When I worked as kindergarten teacher, sometimes I had to
act as a counselor to my students’s parents who were having marital problems.
It gave me quite a headache because I am not married, how am I suppose to know
marital problems? How could I give them the right or wise suggestion and
advice?
Yang bisa saya katakan pada mereka adalah yang sejujurnya,
saya tidak bisa sungguh-sungguh mengerti keadaan yang sedang mereka hadapi,
saya minta maaf untuk itu. Tapi saya ada di sini bila mereka ingin curhat dan
membagi beban di hati.
I could only tell them
the truth, that I can’t really understand their situation, I apologized for
that. But I am here if they want to talk and share the burden.
Kehadiran seorang yang peduli seringkali lebih dibutuhkan
dari seribu nasihat atau sejuta kata penghiburan. Saya mengalaminya sendiri.

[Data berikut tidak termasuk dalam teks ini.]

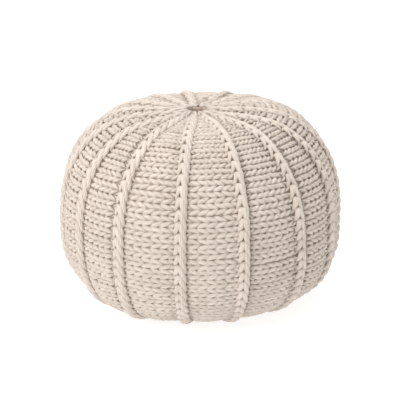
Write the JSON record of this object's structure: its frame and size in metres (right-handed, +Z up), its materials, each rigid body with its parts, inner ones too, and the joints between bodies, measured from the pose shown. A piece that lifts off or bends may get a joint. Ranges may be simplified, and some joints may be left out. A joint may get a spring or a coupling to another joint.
{
  "type": "knitted pouf",
  "caption": "Round floor pouf in thick knitted cotton cord, with raised ribs that gather on a small hole in the crown and a flat underside to stand on.",
  "frame": {"origin": "middle of the flat underside that the pouf stands on", "axes": "+Z up through the gathered crown, -Y towards the front shown in the picture, +X to the right seen from the front"},
  "size_m": [0.4964, 0.4938, 0.3434],
  "materials": {
    "knit": "matt cotton cord, knitted in panels with raised chain ribs"
  },
  "bodies": {
    "root": {"pouf": "knit"}
  },
  "joints": []
}
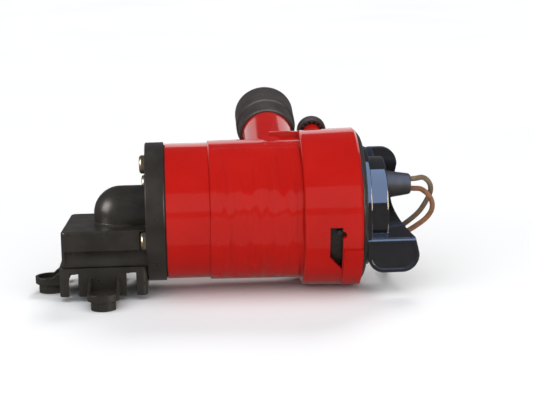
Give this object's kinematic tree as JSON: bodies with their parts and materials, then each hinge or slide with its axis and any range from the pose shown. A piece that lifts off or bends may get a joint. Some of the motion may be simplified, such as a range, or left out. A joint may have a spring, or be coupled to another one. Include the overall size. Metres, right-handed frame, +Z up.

Seseorang hadir ketika saya tiba di titik dimana saya menyerah. Dia tidak
mengatakan sejuta kalimat. Dia datang pada saat yang tepat untuk menangkap
tangan saya ketika saya hampir tenggelam.
The presence of someone
who cares is more important than a thousand advice or a million words of
consolation. I knew this too well. Somebody came at the time I was ready to
give up. He didn’t say a thousand words. I was drowned and he caught my hand on
time.
Untuk beberapa waktu sesudahnya dia tidak berada jauh dari
saya sampai kemudian saya memutuskan untuk melepaskan diri dan
melanjutkan perjalanan dengan kemampuan sendiri.
For a short period of
time he was never far from me. Until I decided to let myself go and continue my
journey on my own strength.
Bahkan ketika saya telah sanggup melakukannya sendiri, saya
tahu dia tetap mengawasi dari jauh dan memastikan bahwa saya baik-baik saja.
Saya tidak akan pernah melupakan bagaimana dia hadir ketika saya
memerlukan seseorang. Saya menghargai semua yang telah dilakukannya dan setulus
hati menghormatinya sebagai seorang pribadi.